* start *

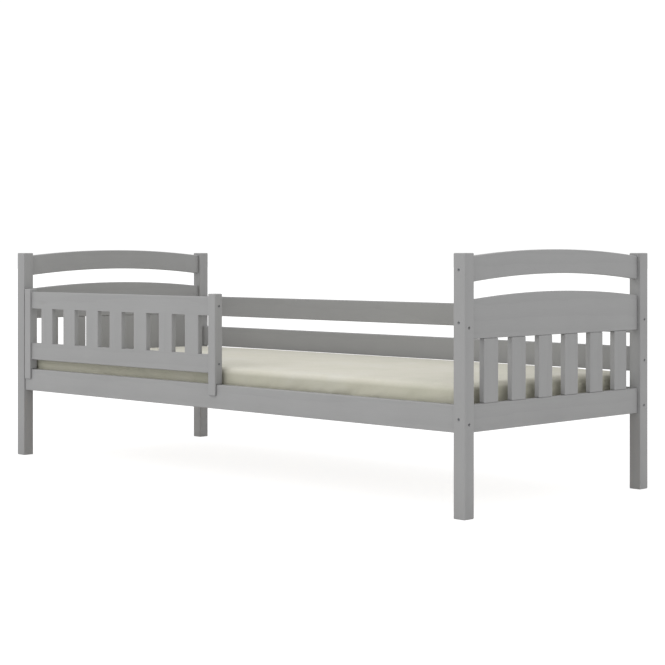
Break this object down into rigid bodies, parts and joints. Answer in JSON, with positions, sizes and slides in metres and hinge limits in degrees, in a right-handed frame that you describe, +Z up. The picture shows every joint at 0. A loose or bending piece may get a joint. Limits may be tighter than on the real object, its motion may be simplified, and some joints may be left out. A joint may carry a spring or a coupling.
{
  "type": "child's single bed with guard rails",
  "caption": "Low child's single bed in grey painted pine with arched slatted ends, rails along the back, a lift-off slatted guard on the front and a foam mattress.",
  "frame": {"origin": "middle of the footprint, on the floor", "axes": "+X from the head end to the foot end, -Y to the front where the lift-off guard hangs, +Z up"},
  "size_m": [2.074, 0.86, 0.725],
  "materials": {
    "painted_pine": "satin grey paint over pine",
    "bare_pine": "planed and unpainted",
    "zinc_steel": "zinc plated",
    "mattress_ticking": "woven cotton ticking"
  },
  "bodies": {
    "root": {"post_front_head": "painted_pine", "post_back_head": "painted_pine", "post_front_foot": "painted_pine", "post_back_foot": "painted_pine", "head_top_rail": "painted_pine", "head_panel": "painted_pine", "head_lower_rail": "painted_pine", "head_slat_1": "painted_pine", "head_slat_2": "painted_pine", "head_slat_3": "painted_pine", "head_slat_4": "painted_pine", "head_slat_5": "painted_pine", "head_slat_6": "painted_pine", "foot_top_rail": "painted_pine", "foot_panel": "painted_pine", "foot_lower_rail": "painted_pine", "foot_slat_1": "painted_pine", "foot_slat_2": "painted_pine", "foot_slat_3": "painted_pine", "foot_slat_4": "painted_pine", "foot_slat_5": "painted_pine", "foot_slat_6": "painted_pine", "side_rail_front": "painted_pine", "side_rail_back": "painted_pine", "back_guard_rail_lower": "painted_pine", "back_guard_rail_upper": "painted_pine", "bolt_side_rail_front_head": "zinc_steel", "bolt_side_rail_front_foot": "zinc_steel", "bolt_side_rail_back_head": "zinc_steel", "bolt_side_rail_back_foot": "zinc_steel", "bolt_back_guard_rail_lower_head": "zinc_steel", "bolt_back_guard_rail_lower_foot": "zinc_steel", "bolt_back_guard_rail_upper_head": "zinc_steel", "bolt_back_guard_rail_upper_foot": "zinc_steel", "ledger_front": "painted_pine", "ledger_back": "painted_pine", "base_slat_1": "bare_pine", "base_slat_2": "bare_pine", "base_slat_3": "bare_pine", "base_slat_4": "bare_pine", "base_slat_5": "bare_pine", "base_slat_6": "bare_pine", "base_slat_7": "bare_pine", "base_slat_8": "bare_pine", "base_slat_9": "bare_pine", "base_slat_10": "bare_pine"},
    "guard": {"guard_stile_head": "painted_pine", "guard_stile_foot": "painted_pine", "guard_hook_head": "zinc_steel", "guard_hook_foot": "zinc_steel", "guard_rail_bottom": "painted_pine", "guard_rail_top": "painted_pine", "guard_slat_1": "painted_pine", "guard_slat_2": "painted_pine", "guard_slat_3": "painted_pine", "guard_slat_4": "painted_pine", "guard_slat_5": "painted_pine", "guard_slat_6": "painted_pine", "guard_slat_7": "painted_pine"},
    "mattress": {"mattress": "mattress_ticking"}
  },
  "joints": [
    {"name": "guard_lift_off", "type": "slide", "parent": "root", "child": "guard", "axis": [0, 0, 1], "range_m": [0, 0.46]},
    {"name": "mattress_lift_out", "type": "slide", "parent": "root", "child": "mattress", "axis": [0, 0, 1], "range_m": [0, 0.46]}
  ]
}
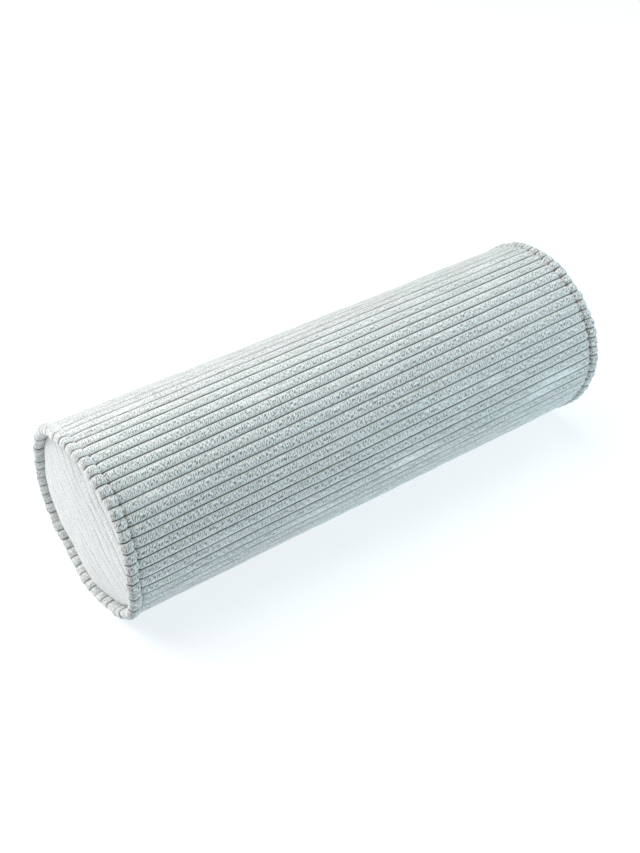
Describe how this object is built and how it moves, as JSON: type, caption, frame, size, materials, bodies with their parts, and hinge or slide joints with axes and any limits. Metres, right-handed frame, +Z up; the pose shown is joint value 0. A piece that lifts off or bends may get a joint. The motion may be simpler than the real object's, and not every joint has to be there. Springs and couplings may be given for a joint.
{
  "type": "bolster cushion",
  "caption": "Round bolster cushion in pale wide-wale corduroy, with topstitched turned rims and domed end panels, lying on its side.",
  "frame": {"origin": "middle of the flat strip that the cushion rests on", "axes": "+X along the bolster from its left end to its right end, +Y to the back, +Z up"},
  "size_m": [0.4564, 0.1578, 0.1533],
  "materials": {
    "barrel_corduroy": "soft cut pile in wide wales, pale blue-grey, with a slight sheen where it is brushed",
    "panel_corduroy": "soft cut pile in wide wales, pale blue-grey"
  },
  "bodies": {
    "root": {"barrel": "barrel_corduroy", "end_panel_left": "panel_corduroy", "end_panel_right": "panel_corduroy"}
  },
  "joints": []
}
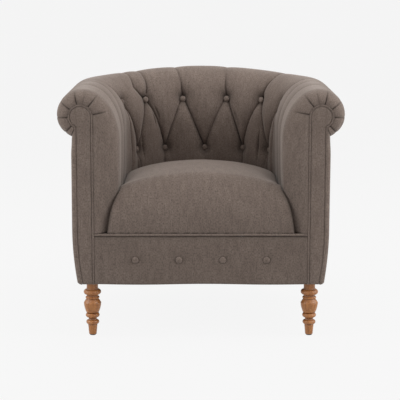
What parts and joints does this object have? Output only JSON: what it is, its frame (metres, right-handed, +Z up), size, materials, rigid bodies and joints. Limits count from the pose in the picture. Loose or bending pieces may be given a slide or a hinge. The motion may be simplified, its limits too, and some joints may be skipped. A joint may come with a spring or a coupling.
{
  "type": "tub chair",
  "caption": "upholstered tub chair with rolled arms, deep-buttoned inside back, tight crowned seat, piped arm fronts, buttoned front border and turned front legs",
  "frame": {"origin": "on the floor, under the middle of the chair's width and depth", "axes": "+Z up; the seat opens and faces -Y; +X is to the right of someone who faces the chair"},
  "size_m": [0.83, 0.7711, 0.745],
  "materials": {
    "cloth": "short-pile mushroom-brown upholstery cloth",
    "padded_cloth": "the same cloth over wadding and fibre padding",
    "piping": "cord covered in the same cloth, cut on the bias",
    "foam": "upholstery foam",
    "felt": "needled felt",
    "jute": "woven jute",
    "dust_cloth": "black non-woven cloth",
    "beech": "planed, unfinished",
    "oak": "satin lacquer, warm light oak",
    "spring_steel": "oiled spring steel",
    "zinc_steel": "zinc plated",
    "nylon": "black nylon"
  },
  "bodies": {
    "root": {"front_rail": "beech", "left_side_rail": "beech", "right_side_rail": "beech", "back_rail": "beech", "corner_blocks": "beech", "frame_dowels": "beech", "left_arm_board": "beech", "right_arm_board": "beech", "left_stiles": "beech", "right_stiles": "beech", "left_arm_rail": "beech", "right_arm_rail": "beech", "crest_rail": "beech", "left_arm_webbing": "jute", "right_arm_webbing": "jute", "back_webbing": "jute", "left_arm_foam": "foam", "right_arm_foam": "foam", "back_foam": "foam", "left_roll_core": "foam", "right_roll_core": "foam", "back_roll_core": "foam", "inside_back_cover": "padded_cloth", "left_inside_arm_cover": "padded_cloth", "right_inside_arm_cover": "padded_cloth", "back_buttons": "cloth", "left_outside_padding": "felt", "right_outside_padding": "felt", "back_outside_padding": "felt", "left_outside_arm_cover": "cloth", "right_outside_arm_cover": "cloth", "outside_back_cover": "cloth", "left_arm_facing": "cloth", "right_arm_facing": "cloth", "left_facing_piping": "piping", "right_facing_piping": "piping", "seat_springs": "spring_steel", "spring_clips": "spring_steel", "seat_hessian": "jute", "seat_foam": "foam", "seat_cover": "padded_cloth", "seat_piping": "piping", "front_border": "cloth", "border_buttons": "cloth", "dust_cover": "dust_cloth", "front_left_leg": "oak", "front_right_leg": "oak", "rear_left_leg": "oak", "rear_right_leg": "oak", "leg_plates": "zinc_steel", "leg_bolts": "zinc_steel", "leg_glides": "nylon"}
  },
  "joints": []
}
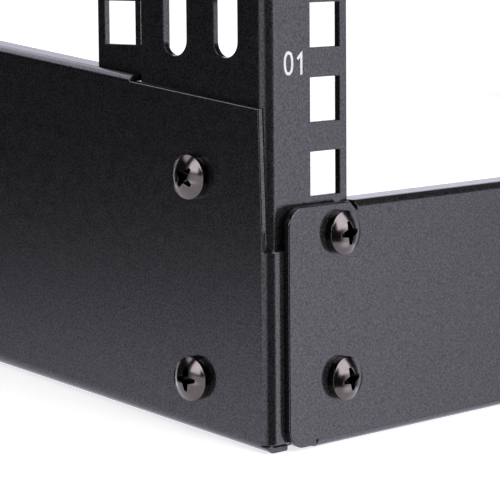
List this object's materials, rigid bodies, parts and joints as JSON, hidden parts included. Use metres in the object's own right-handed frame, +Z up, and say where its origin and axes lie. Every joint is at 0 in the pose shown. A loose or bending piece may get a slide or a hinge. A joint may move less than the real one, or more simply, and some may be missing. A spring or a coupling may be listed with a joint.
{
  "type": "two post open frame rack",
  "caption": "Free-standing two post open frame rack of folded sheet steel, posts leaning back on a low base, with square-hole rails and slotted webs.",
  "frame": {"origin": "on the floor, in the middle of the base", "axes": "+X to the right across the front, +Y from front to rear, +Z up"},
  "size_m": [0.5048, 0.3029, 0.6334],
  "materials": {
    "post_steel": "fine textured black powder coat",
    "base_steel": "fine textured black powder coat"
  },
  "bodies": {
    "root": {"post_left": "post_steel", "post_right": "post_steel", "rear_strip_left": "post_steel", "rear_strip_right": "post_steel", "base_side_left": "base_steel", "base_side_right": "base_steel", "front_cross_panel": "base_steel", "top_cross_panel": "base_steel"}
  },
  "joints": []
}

* end *
* start *

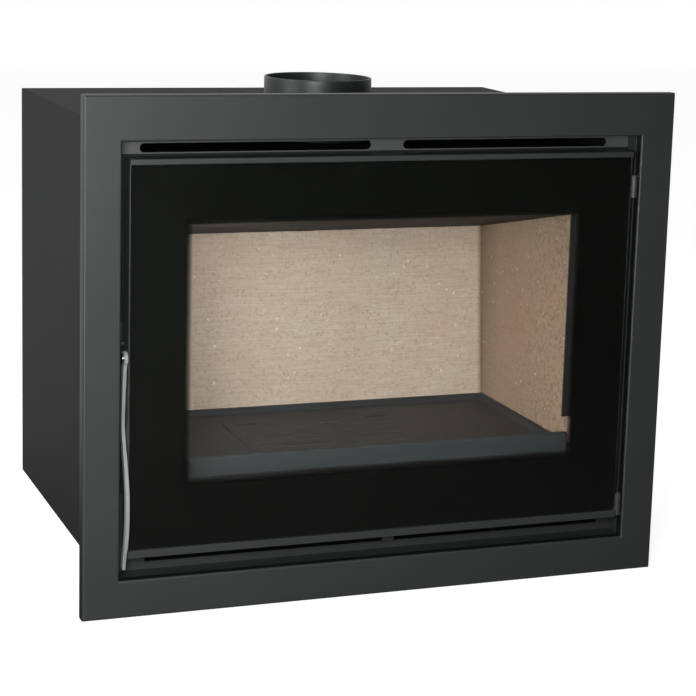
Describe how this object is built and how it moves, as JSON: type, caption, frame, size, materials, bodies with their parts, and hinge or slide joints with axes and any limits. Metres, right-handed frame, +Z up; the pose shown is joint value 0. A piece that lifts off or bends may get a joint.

* end *

• [Given task] Every line of the listing that holds "bending" should be found and copied.

• [Output of the task]
Break this object down into rigid bodies, parts and joints. Answer in JSON, with positions, sizes and slides in metres and hinge limits in degrees, in a right-handed frame that you describe, +Z up. The picture shows every joint at 0. A loose or bending piece may get a joint. Limits may be tighter than on the real object, its motion may be simplified, and some joints may be left out. A joint may carry a spring or a coupling.
What parts and joints does this object have? Output only JSON: what it is, its frame (metres, right-handed, +Z up), size, materials, rigid bodies and joints. Limits count from the pose in the picture. Loose or bending pieces may be given a slide or a hinge. The motion may be simplified, its limits too, and some joints may be skipped. A joint may come with a spring or a coupling.
List this object's materials, rigid bodies, parts and joints as JSON, hidden parts included. Use metres in the object's own right-handed frame, +Z up, and say where its origin and axes lie. Every joint is at 0 in the pose shown. A loose or bending piece may get a slide or a hinge. A joint may move less than the real one, or more simply, and some may be missing. A spring or a coupling may be listed with a joint.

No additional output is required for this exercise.